_To be done_:
Beginning with the line that contains "if shape.isNull() or" and ending with the line that contains "obj.matrix_parent_inverse = Matrix.Identity(4)", reproduce each line exactly; include both and add nothing.
┄┄┄┄┄┄┄┄┄┄
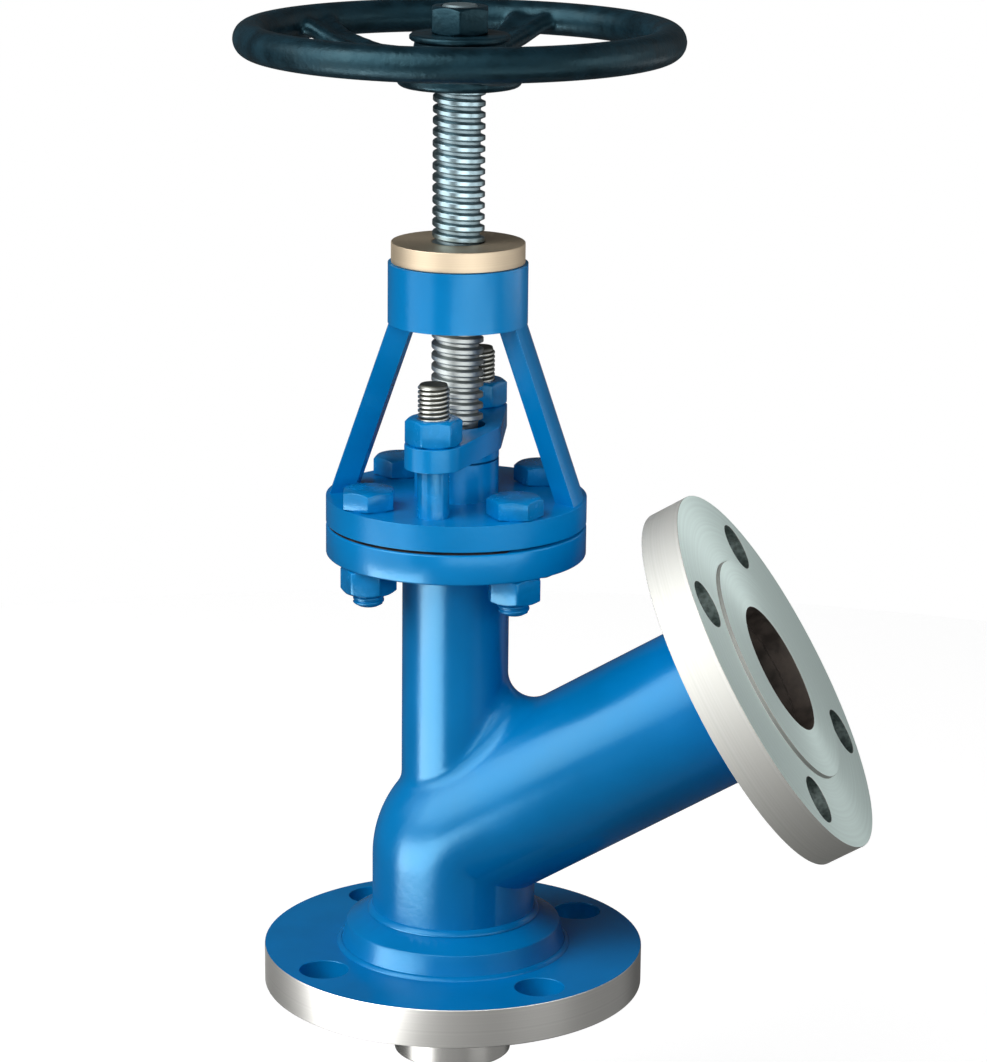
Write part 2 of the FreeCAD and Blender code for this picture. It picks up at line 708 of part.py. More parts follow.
def oval_outline(body, name):
    """Two lobes on the stud line and a wider middle, joined by tangent lines."""
    sketch = empty_sketch(body, "XY_Plane", name)
    sketch.setExpression("AttachmentOffset.Base.z", formula("gland_flange_bottom"))
    middle = size("gland_centre_radius")
    lobe = size("gland_lobe_radius")
    reach = size("stud_reach")
    lean = (middle - lobe) / reach
    across = (1 - lean ** 2) ** 0.5

    def contact(y, radius, side, end):
        return FreeCAD.Vector(side * radius * across, y + end * radius * lean, 0)

    arcs = (
        (contact(0, middle, 1, -1), FreeCAD.Vector(middle, 0, 0), contact(0, middle, 1, 1)),
        (contact(reach, lobe, 1, 1), FreeCAD.Vector(0, reach + lobe, 0), contact(reach, lobe, -1, 1)),
        (contact(0, middle, -1, 1), FreeCAD.Vector(-middle, 0, 0), contact(0, middle, -1, -1)),
        (contact(-reach, lobe, -1, -1), FreeCAD.Vector(0, -reach - lobe, 0), contact(-reach, lobe, 1, -1)),
    )
    sketch.addGeometry([Part.Arc(*points) for points in arcs], False)
    for arc, following in zip(arcs, arcs[1:] + arcs[:1]):
        sketch.addGeometry(Part.LineSegment(arc[2], following[0]), False)
    for index in range(4):
        sketch.addConstraint(Sketcher.Constraint("Tangent", index, 2, 4 + index, 1))
        sketch.addConstraint(Sketcher.Constraint("Tangent", 4 + index, 2, (index + 1) % 4, 1))
    pin_point(sketch, 0, 3, "0", "0")
    pin_point(sketch, 1, 3, "0", "stud_reach")
    pin_point(sketch, 2, 3, "0", "0")
    pin_point(sketch, 3, 3, "0", "0 - stud_reach")
    for index, radius in enumerate(("gland_centre_radius", "gland_lobe_radius") * 2):
        hold_radius(sketch, index, radius)
    return sketch


# The yoke: foot flange, spigot, stuffing box, two arms and collar in one casting


def make_yoke():
    body = new_body("yoke")
    foot = turned(body, "Foot", (
        ("free_bore", "spigot_bottom"),
        ("recess_radius - spigot_clearance", "spigot_bottom"),
        ("recess_radius - spigot_clearance", "yoke_foot"),
        ("bonnet_flange_radius", "yoke_foot"),
        ("bonnet_flange_radius", "yoke_flange_top"),
        ("box_radius", "yoke_flange_top"),
        ("box_radius", "box_top"),
        ("box_bore_radius", "box_top"),
        ("box_bore_radius", "box_bottom"),
        ("free_bore", "box_bottom"),
    ))
    slope = "(arm_foot_reach - arm_head_reach) / window_height * arm_overlap"
    low = arm_section(body, "ArmFoot", "arm_foot_reach + " + slope, "yoke_flange_top - arm_overlap")
    high = arm_section(body, "ArmHead", "arm_head_reach - " + slope, "collar_bottom + arm_overlap")
    arm = body.newObject("PartDesign::AdditiveLoft", "Arm")
    arm.Profile = low
    arm.Sections = [high]
    repeated(body, "Arms", arm, "arm_count", foot.Profile[0])
    turned(body, "Collar", (
        ("nut_bush_radius", "collar_bottom"),
        ("collar_radius", "collar_bottom"),
        ("collar_radius", "collar_top"),
        ("nut_bush_radius", "collar_top"),
    ))
    pierced(body, "CollarBore", "nut_bush_radius", "collar_height", z="collar_bottom")
    hole = pierced(
        body, "BoltHole", "bonnet_hole_radius", "yoke_flange_thickness",
        x="bonnet_bolt_circle * cos(180 / bonnet_bolt_count)",
        y="bonnet_bolt_circle * sin(180 / bonnet_bolt_count)",
        z="yoke_foot",
    )
    repeated(body, "BoltHoles", hole, "bonnet_bolt_count", foot.Profile[0])
    stud_hole = pierced(
        body, "StudHole", "fastener_radius + fit_clearance", "stud_engagement",
        x="stud_reach * sin(stud_swing)", y="stud_reach * cos(stud_swing)",
        z="yoke_flange_top - stud_engagement",
    )
    repeated(body, "StudHoles", stud_hole, "stud_count", foot.Profile[0])
    pierced(
        body, "PinHole", "bush_pin_radius + fit_clearance", "bush_pin_length / 2",
        y="bush_pin_reach", z="collar_top - bush_pin_length / 2",
    )
    return body


def arm_section(body, name, reach, height):
    """A yoke arm cut level: wider and rounded on its outer side."""
    inner = "%s - arm_thickness" % reach
    edge = "%s - arm_bulge" % reach
    sketch = outline(body, name, (
        (inner, "0 - arm_inner_width / 2"),
        (edge, "0 - arm_outer_width / 2"),
        (edge, "arm_outer_width / 2"),
        (inner, "arm_inner_width / 2"),
    ), role="XY_Plane", bulges={1: "arm_bulge"})
    sketch.setExpression("AttachmentOffset.Base.z", formula(height))
    return sketch


def make_yoke_bush():
    body = new_body("yoke_bush")
    turned(body, "Bush", (
        ("thread_radius + running_clearance", "collar_bottom"),
        ("nut_bush_radius - fit_clearance", "collar_bottom"),
        ("nut_bush_radius - fit_clearance", "collar_top"),
        ("nut_bush_flange_radius", "collar_top"),
        ("nut_bush_flange_radius", "nut_bush_top"),
        ("thread_radius + running_clearance", "nut_bush_top"),
    ))
    pierced(
        body, "PinHole", "bush_pin_radius + fit_clearance", "bush_pin_length / 2",
        y="bush_pin_reach", z="collar_top",
    )
    return body


def make_bush_pin():
    body = new_body("bush_pin")
    pin = body.newObject("PartDesign::AdditiveCylinder", "Pin")
    bind(
        pin, Radius="bush_pin_radius", Height="bush_pin_length",
        y="bush_pin_reach", z="collar_top - bush_pin_length / 2",
    )
    return body


# The handwheel and what holds it on the stem


def make_handwheel():
    body = new_body("handwheel")
    hub = turned(body, "Hub", (
        ("0", "wheel_bottom"),
        ("wheel_plate_radius", "wheel_bottom"),
        ("wheel_plate_radius", "wheel_bottom + wheel_plate_thickness"),
        ("wheel_hub_radius", "wheel_top"),
        ("0", "wheel_top"),
    ))
    roots = (
        ("Root", "wheel_hub_radius / 2", "wheel_bottom + wheel_hub_height / 2", "spoke_root_width", "0"),
        ("Waist", "rim_radius * 0.55", "wheel_bottom + spoke_waist_rise", "spoke_waist_width", "spoke_sweep"),
        ("Tip", "rim_radius - rim_tube_radius / 3", "rim_height", "spoke_tip_width", "0"),
    )
    sections = [spoke_section(body, *root) for root in roots]
    spoke = body.newObject("PartDesign::AdditiveLoft", "Spoke")
    spoke.Profile = sections[0]
    spoke.Sections = sections[1:]
    repeated(body, "Spokes", spoke, "spoke_count", hub.Profile[0])
    rim = body.newObject("PartDesign::AdditiveTorus", "Rim")
    bind(rim, Radius1="rim_radius", Radius2="rim_tube_radius", z="rim_height")
    pierced(body, "Bore", "wheel_seat_radius + fit_clearance", "wheel_hub_height", z="wheel_bottom")
    slot = body.newObject("PartDesign::SubtractiveBox", "Keyway")
    bind(
        slot, Length="wheel_seat_radius + key_width / 2 + fit_clearance",
        Width="key_width + 2 * fit_clearance", Height="wheel_hub_height",
        y="0 - key_width / 2 - fit_clearance", z="wheel_bottom",
    )
    return body


def spoke_section(body, name, reach, height, width, sweep):
    """A spoke cut square to its run: a flat oval, bowed sideways by the sweep."""
    sketch = outline(body, name, (
        ("%s + %s / 2" % (sweep, width), height),
        ("%s - %s / 2" % (sweep, width), height),
    ), role="YZ_Plane", bulges={0: "spoke_depth / 2", 1: "spoke_depth / 2"})
    sketch.AttachmentOffset.Rotation = FreeCAD.Rotation(FreeCAD.Vector(0, 1, 0), 1)
    sketch.setExpression("AttachmentOffset.Rotation.Angle", formula("spoke_turn"))
    sketch.setExpression("AttachmentOffset.Base.x", formula("(%s) * sin(spoke_turn)" % reach))
    sketch.setExpression("AttachmentOffset.Base.z", formula("(%s) * cos(spoke_turn)" % reach))
    return sketch


def make_handwheel_key():
    body = new_body("handwheel_key")
    bar = body.newObject("PartDesign::AdditiveBox", "Bar")
    bind(
        bar, Length="key_width", Width="key_width", Height="key_length",
        x="wheel_seat_radius - key_width / 2", y="0 - key_width / 2", z="wheel_bottom",
    )
    return body


def make_handwheel_washer():
    body = new_body("handwheel_washer")
    turned(body, "Washer", (
        ("wheel_thread_radius + open_clearance", "wheel_top"),
        ("washer_radius", "wheel_top"),
        ("washer_radius", "wheel_nut_bottom"),
        ("wheel_thread_radius + open_clearance", "wheel_nut_bottom"),
    ))
    return body


# Fasteners


def make_gland_stud(index):
    body = new_body("gland_stud_%d" % (index + 1))
    rod = body.newObject("PartDesign::AdditiveCylinder", "Rod")
    bottom = "yoke_flange_top - stud_engagement"
    bind(
        rod, Radius="fastener_radius", z=bottom,
        Height="gland_nut_top + stud_projection - (%s)" % bottom,
    )
    on_circle(body, "stud_reach", index, "stud_count", "90 - stud_swing")
    return body


def make_nut(name, bottom, radius="fastener_radius", flats="fastener_flats", height="nut_height"):
    body = new_body(name)
    hexagon(body, "Hexagon", flats, height, bottom)
    pierced(body, "Thread", "%s + fit_clearance" % radius, height, z=bottom)
    return body


def make_gland_nut(index):
    body = make_nut("gland_nut_%d" % (index + 1), "gland_flange_top")
    turn = GLAND_NUT_TURNS[index]
    on_circle(body, "stud_reach", index, "stud_count", "90 - stud_swing", turn)
    return body


def make_bonnet_nut(index):
    body = make_nut("bonnet_nut_%d" % (index + 1), "bonnet_flange_bottom - nut_height")
    start = "180 / bonnet_bolt_count"
    on_circle(body, "bonnet_bolt_circle", index, "bonnet_bolt_count", start, turn=NUT_TURNS[index])
    return body


def make_handwheel_nut():
    body = make_nut(
        "handwheel_nut", "wheel_nut_bottom", "wheel_thread_radius", "wheel_nut_flats",
        "wheel_nut_height",
    )
    body.Placement.Rotation = FreeCAD.Rotation(FreeCAD.Vector(0, 0, 1), WHEEL_NUT_TURN)
    return body


def make_bonnet_bolt(index):
    body = new_body("bonnet_bolt_%d" % (index + 1))
    hexagon(body, "Head", "fastener_flats", "head_height", "yoke_flange_top")
    shank = body.newObject("PartDesign::AdditiveCylinder", "Shank")
    bind(
        shank, Radius="fastener_radius", Height="bonnet_bolt_length",
        z="yoke_flange_top - bonnet_bolt_length",
    )
    start = "180 / bonnet_bolt_count"
    on_circle(body, "bonnet_bolt_circle", index, "bonnet_bolt_count", start, turn=HEAD_TURNS[index])
    return body


# Assembly


def make_all():
    """Every piece of the valve, in the order of its assembly from the tank up."""
    pieces = [
        make_tank_flange(),
        make_valve_body(),
        make_outlet_pipe(),
        make_outlet_flange(),
        make_seat_ring(),
        make_seat_gasket(),
        make_disc(),
        make_disc_nut(),
        make_split_ring("split_ring_left", 1),
        make_split_ring("split_ring_right", -1),
        make_stem(),
        make_guide_bush(),
        make_bonnet_gasket(),
        make_yoke(),
        make_packing_base_ring(),
        make_gland_follower(),
        make_gland_flange(),
        make_yoke_bush(),
        make_bush_pin(),
        make_handwheel(),
        make_handwheel_key(),
        make_handwheel_washer(),
        make_handwheel_nut(),
    ]
    pieces += [make_packing_ring(index) for index in range(int(size("packing_count")))]
    for index in range(int(size("stud_count"))):
        pieces += [make_gland_stud(index), make_gland_nut(index)]
    for index in range(int(size("bonnet_bolt_count"))):
        pieces += [make_bonnet_bolt(index), make_bonnet_nut(index)]
    return pieces


def check(pieces):
    """Stop if a feature failed or a piece isn't one sound solid."""
    for item in document.Objects:
        if {"Invalid", "Error"} & set(item.State):
            raise RuntimeError("%s failed: %s" % (item.Label, item.State))
    for piece in pieces:
        shape = piece.Shape
        if shape.isNull() or not shape.isValid() or len(shape.Solids) != 1:
            raise RuntimeError("%s is not one valid solid" % piece.Label)


def write(pieces):
    """Each piece in a file of its own."""
    os.makedirs("parts", exist_ok=True)
    for piece in pieces:
        piece.Shape.exportStep("parts/%s.step" % piece.Label)
        print("%-20s %9.1f mm3" % (piece.Label, piece.Shape.Volume))


parts = make_all()
document.recompute()
check(parts)
write(parts)
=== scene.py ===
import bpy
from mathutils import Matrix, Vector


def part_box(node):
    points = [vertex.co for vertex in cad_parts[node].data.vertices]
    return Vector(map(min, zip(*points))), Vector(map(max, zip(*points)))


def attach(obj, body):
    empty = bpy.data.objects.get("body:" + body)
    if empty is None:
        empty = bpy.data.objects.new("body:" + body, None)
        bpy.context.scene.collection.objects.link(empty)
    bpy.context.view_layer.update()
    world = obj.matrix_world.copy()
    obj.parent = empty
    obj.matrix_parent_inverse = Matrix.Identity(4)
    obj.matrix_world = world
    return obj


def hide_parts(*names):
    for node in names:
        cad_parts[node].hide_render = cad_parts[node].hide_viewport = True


bl_info = {
    "name": "Flush bottom valve",
    "version": (1, 0, 0),
    "blender": (4, 5, 0),
    "location": "View3D > Sidebar > Valve",
    "description": "Threads, eased edges, enamel, bare metal and a stage for a flush bottom valve",
    "category": "Object",
}

from math import atan2, ceil, copysign, cos, degrees, hypot, pi, radians, sin, tan

import bmesh
import bpy
from mathutils import Matrix, Vector

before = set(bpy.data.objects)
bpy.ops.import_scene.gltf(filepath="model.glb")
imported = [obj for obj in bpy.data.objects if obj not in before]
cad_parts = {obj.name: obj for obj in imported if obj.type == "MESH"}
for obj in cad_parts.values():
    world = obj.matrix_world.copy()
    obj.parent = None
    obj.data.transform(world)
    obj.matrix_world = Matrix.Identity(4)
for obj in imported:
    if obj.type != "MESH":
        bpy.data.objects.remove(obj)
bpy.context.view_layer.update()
MM = 0.001


# Measures that follow the solids


def low(node):
    """Height of a solid's underside, in metres."""
    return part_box(node)[0].z


def high(node):
    """Height of a solid's top, in metres."""
    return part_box(node)[1].z


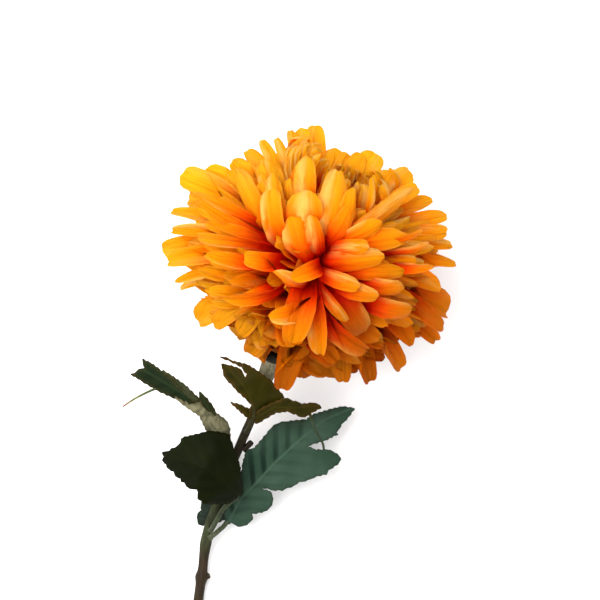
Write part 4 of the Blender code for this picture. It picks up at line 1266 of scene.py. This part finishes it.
# A petal's half width from root to tip, as a share of its greatest
PETAL_OUTLINE = (
    (0.0, 0.36), (0.3, 0.56), (0.52, 0.85), (0.7, 1.0), (0.84, 0.98), (0.93, 0.88), (0.98, 0.7), (1.0, 0.5),
)
TIP_FROM = 0.8  # from here on the tip is rounded and notched
TIP_ROUNDING = 0.015  # how far the tip's corners fall back, as a share of the petal's length
TIP_NOTCH = 0.008
NOTCH_WAVES = 3.6
POINT_FROM = 0.5  # from here on a pointed petal narrows, at this rate
POINT_LOSS = 1.1
TWIST_AT_ROOT = 0.2
CURL_FROM = 0.55  # from here on it curls, and this gain brings its tip about as far out as its curl says
CURL_GAIN = 5.0
RUFFLE_WAVES = 9.0
RUFFLE = 0.26
# A petal's form, worked out at each point from u along it, v across it and the petal's own values
PETAL_SUMS = (
    ("squared", "MULTIPLY", "v", "v"),
    ("size", "ABSOLUTE", "v"),
    ("end", "SUBTRACT", "u", TIP_FROM),
    ("end", "MAXIMUM", "end", 0.0),
    ("end", "MULTIPLY", "end", 1 / (1 - TIP_FROM)),
    ("notch", "MULTIPLY_ADD", "v", NOTCH_WAVES, "phase"),
    ("notch", "SINE", "notch"),
    ("notch", "MULTIPLY", "notch", TIP_NOTCH),
    ("trim", "MULTIPLY_ADD", "squared", -TIP_ROUNDING, "notch"),
    ("reached", "MULTIPLY_ADD", "end", "trim", "u"),
    ("turn", "ADD", "u", TWIST_AT_ROOT),
    ("turn", "MULTIPLY", "twist", "turn"),
    ("narrowed", "SUBTRACT", "u", POINT_FROM),
    ("narrowed", "MAXIMUM", "narrowed", 0.0),
    ("narrowed", "MULTIPLY", "narrowed", POINT_LOSS),
    ("narrowed", "MULTIPLY", "narrowed", "pointed"),
    ("narrowed", "SUBTRACT", 1.0, "narrowed"),
    ("width", "MULTIPLY", "outline", "narrowed"),
    ("width", "MULTIPLY", "width", "half_width"),
    ("sideways", "MULTIPLY", "v", "width"),
    ("folded", "MULTIPLY", "size", "fold"),
    ("cupped", "MULTIPLY_ADD", "squared", "cup", "folded"),
    ("downwards", "MULTIPLY", "width", -1.0),
    ("drop", "MULTIPLY", "cupped", "downwards"),
    ("late", "SUBTRACT", "u", CURL_FROM),
    ("late", "MAXIMUM", "late", 0.0),
    ("late", "MULTIPLY", "late", "late"),
    ("curled", "MULTIPLY", "curl", -CURL_GAIN),
    ("curled", "MULTIPLY", "late", "curled"),
    ("wave", "MULTIPLY_ADD", "u", RUFFLE_WAVES, "phase"),
    ("wave", "SINE", "wave"),
    ("at_rim", "MULTIPLY", "v", "size"),
    ("wave", "MULTIPLY", "wave", "at_rim"),
    ("ruffle", "MULTIPLY", "width", RUFFLE),
    ("ruffle", "MULTIPLY", "wave", "ruffle"),
    ("taper", "SUBTRACT", 1.0, "squared"),
    ("taper", "MULTIPLY", "face", "taper"),
    ("swell", "MULTIPLY", "thickness", 0.5),
    ("swell", "MULTIPLY", "taper", "swell"),
    ("lift", "ADD", "drop", "curled"),
    ("swell", "ADD", "ruffle", "swell"),
    ("lift", "ADD", "lift", "swell"),
)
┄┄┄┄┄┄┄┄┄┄
_Result_:
        if shape.isNull() or not shape.isValid() or len(shape.Solids) != 1:
            raise RuntimeError("%s is not one valid solid" % piece.Label)


def write(pieces):
    """Each piece in a file of its own."""
    os.makedirs("parts", exist_ok=True)
    for piece in pieces:
        piece.Shape.exportStep("parts/%s.step" % piece.Label)
        print("%-20s %9.1f mm3" % (piece.Label, piece.Shape.Volume))


parts = make_all()
document.recompute()
check(parts)
write(parts)
=== scene.py ===
import bpy
from mathutils import Matrix, Vector


def part_box(node):
    points = [vertex.co for vertex in cad_parts[node].data.vertices]
    return Vector(map(min, zip(*points))), Vector(map(max, zip(*points)))


def attach(obj, body):
    empty = bpy.data.objects.get("body:" + body)
    if empty is None:
        empty = bpy.data.objects.new("body:" + body, None)
        bpy.context.scene.collection.objects.link(empty)
    bpy.context.view_layer.update()
    world = obj.matrix_world.copy()
    obj.parent = empty
    obj.matrix_parent_inverse = Matrix.Identity(4)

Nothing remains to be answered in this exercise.